After class one recent afternoon at New Dorp High School on Staten Island, health and science teacher Theresa Dunlap Kutza was comically busy.
Buzzing around her room in a festive red sweater, the former nurse collected permission slips for an upcoming class trip to view a live surgery, thanked some students for creating the holiday decorations she’d asked for (photos of famous scientists in Santa hats), and fielded a reporter’s questions about the award she won this month for exceptional science teaching.
“I feel like I got an award for doing something I love!” said Kutza, who has taught at New Dorp for the past 13 years.
When Kutza first moved to the classroom after 17 years working in hospitals, she applied her nurse’s efficiency to teaching, making sure to cover the entire textbook each year. But over time, she realized that to absorb the material, students really have to do something with it.
So now, Kutza, who was one of seven city educators this year to win a $5,000 Sloan Award for Excellence in Teaching Science and Mathematics, has her freshmen handle real oysters and debate the best way to contain Ebola. In her neuroscience class, students study meditation and hypothetical zombie brains. And in anatomy and physiology, Kutza asks them to solve actual medical mysteries.
“She takes everything beyond the classroom,” said Principal Deirdre DeAngelis, adding that faculty and students alike celebrated when Kutza won the award this month, which also brings $2,500 to each winner’s school. “Everyone felt like, ‘You deserve it.’”
Chalkbeat stopped by Kutza’s college-level anatomy and physiology class last week, where students played the part of doctors trying to diagnose a woman’s illness based on a case study Kutza found in a magazine. Below are the highlights from the lesson, which came after a unit on cells.
10:28 a.m. Not one to waste time, Kutza started class promptly at the bell, asking students to describe in their notebooks different kinds of membranes.
That was followed by a brief discussion, where Kutza reminded students of the distinction between serous and mucous membranes.
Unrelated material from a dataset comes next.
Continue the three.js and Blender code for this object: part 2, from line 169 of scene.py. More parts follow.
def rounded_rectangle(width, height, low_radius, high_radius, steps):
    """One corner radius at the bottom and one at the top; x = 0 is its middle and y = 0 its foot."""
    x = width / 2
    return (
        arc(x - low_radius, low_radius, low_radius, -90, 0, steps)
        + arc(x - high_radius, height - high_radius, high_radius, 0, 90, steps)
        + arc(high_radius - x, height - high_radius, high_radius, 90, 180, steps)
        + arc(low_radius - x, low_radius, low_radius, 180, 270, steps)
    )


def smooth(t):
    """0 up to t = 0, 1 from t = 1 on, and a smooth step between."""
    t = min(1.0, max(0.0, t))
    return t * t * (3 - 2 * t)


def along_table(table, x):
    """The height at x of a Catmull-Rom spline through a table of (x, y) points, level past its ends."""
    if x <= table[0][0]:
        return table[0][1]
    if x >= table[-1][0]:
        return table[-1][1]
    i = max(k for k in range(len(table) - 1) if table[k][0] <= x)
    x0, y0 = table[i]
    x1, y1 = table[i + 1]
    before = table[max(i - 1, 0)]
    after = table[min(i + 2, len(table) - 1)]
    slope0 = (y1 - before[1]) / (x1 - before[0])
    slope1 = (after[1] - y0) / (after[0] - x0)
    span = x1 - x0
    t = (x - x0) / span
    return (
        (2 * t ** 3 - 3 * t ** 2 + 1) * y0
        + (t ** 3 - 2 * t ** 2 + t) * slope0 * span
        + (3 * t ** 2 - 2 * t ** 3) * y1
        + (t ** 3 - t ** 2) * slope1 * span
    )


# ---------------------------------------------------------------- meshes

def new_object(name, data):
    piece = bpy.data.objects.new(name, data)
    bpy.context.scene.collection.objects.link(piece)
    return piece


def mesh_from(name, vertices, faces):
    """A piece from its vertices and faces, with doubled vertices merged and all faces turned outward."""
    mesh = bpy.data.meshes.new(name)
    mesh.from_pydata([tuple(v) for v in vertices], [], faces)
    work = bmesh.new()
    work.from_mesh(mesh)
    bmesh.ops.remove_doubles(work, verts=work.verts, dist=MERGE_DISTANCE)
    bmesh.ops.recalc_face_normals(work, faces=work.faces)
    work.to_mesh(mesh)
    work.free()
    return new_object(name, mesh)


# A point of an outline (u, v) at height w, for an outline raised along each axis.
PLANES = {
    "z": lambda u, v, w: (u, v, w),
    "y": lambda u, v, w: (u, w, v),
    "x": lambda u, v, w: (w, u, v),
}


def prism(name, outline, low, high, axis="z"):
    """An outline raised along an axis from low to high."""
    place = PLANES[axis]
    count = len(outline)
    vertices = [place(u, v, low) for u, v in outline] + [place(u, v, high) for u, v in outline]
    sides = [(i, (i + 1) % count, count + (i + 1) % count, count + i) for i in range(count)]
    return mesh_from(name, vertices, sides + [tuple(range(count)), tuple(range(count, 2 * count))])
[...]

“If you were to miniaturize yourself and walk along the mucus membrane,” she said, noting its porousness, “you’d be able to get outside of the body.”
10:41 a.m. Now they were ready to meet the sick woman in the case study. After Kutza reminded the students to take detailed notes like doctors do, she read them the story.
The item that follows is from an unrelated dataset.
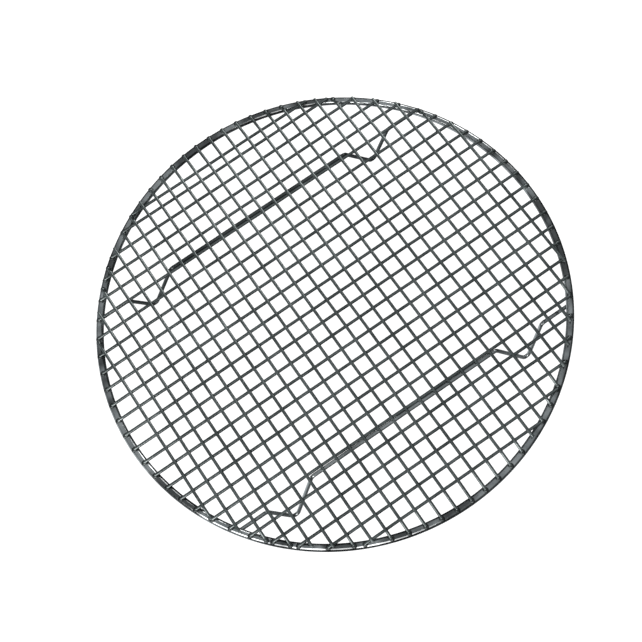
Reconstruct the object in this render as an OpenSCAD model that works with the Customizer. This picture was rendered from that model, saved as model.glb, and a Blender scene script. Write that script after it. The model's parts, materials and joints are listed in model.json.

The middle-aged woman had lost consciousness in a department store bathroom, surrounded by a pool of bloody diarrhea, Kutza read. Paramedics found her heart racing and her blood pressure dangerously low. Later, it was determined that her blood had lost its ability to clot.
10:46 a.m. The students’ first task was to list clues they had heard. They noted that the woman took antidepressants and had been in good health before the incident, except for one time when she’d suffered similar symptoms.
They also ventured some possible causes. One boy suggested that she might have too few platelets, the cells that stop bleeding, while another said she could suffer from hemophilia, a disorder that keeps blood from clotting.
Kutza then asked them to decide what tests to order or referrals to make.
“You’re the doctor,” she told the students. “What are you going to do?”
10:50 a.m. The students conferred with one another, then recommended ordering a blood count, a colonoscopy, and an investigation into the woman’s
medication, in case it caused any relevant side effects.
They were on the right track. The doctor in the story had, in fact, conducted a colonoscopy, Kutza read, and it turned out that the woman’s medication was part of the problem. Now, Kutza told the students, it was finally time to diagnose the cause of the medical scare.
11:04 a.m. Before class, Kutza had cautioned a visitor that the students might not be able to solve the mystery. Now, she told the class that anyone who did would get extra credit on an upcoming test. She asked the students to deliberate, but within 10 seconds a girl raised her hand.
“It could be a problem with the mast cells,” the girl said, referring to certain white blood cells that produce chemicals that can cause low blood pressure and also stop blood from clotting. Another girl added, “She might have an excessive amount of mast cells.”
They were exactly right: The woman suffered from a rare disease in which the body has too many of those cells, and certain medications can trigger the cells to cause the symptoms the woman experienced. The two girls and the boy who had flagged the antidepressants all received extra credit.
“I’m really proud of you guys,” Kutza said. “That was good.”
After class, junior Noah Putney, who plans to study medicine, said case studies like that remind him why he should care about cells and membranes.
“You get to see how what you’re learning can actually apply to what you’re going to do in the future,” he said.